## TO DO
Please give the listing again, word for word, with nothing left out.

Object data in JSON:
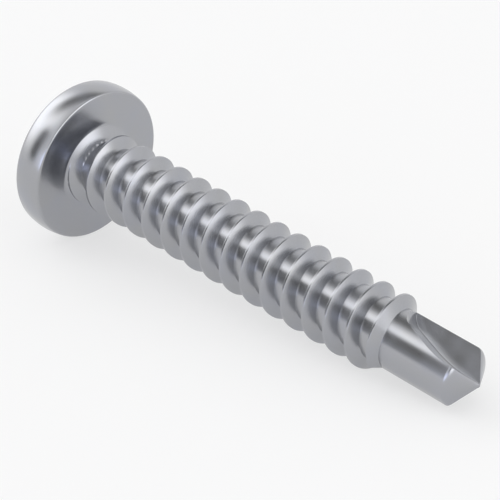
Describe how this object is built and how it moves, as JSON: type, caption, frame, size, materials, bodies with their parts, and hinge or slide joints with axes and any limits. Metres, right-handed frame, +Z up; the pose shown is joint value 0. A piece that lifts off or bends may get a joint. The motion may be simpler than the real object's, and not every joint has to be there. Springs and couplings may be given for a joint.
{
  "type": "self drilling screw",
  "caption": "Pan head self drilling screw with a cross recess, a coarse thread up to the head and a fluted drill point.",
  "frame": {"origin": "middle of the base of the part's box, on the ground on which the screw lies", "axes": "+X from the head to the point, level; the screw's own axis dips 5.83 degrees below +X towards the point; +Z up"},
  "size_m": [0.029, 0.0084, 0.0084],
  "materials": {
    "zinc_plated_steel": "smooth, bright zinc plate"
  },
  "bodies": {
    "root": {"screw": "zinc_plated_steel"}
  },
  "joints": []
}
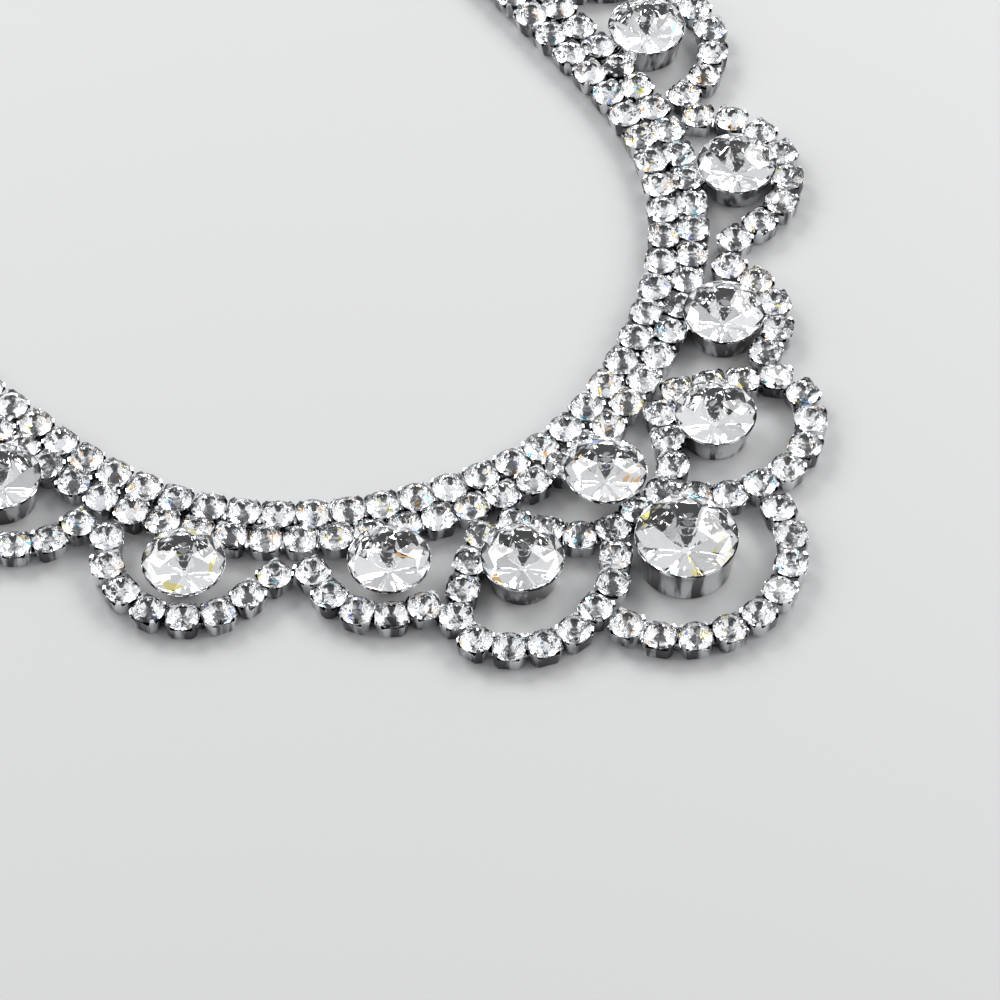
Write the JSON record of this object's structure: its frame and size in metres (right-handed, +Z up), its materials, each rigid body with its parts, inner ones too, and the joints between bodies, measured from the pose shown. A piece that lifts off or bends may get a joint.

## RESULT OF THE EXERCISE
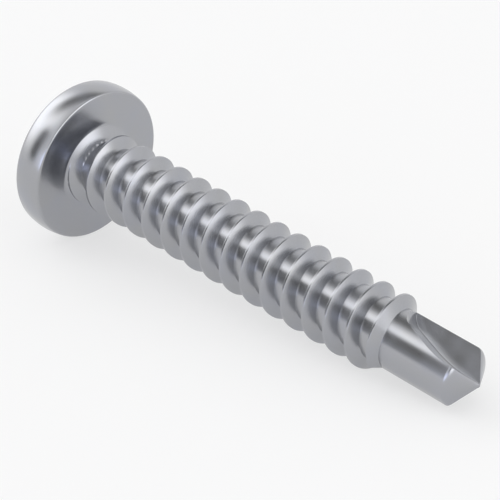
Describe how this object is built and how it moves, as JSON: type, caption, frame, size, materials, bodies with their parts, and hinge or slide joints with axes and any limits. Metres, right-handed frame, +Z up; the pose shown is joint value 0. A piece that lifts off or bends may get a joint. The motion may be simpler than the real object's, and not every joint has to be there. Springs and couplings may be given for a joint.
{
  "type": "self drilling screw",
  "caption": "Pan head self drilling screw with a cross recess, a coarse thread up to the head and a fluted drill point.",
  "frame": {"origin": "middle of the base of the part's box, on the ground on which the screw lies", "axes": "+X from the head to the point, level; the screw's own axis dips 5.83 degrees below +X towards the point; +Z up"},
  "size_m": [0.029, 0.0084, 0.0084],
  "materials": {
    "zinc_plated_steel": "smooth, bright zinc plate"
  },
  "bodies": {
    "root": {"screw": "zinc_plated_steel"}
  },
  "joints": []
}
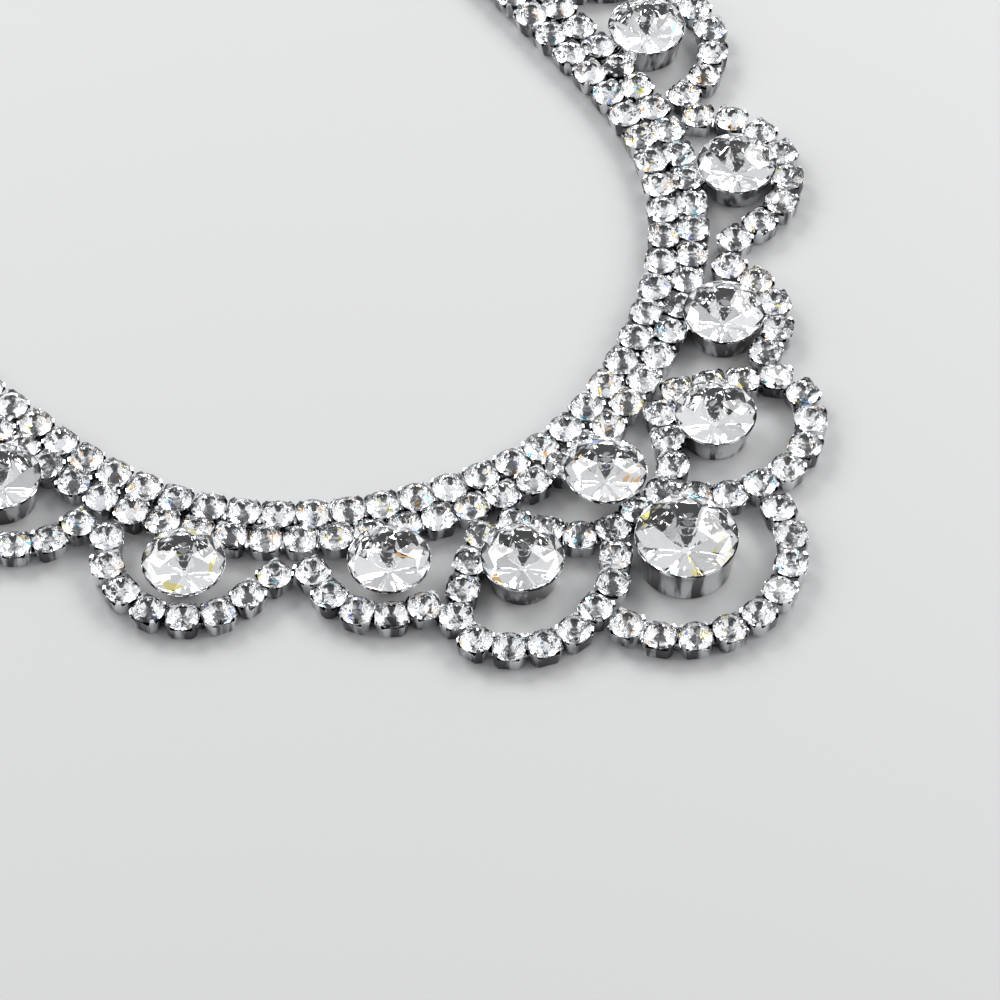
Write the JSON record of this object's structure: its frame and size in metres (right-handed, +Z up), its materials, each rigid body with its parts, inner ones too, and the joints between bodies, measured from the pose shown. A piece that lifts off or bends may get a joint.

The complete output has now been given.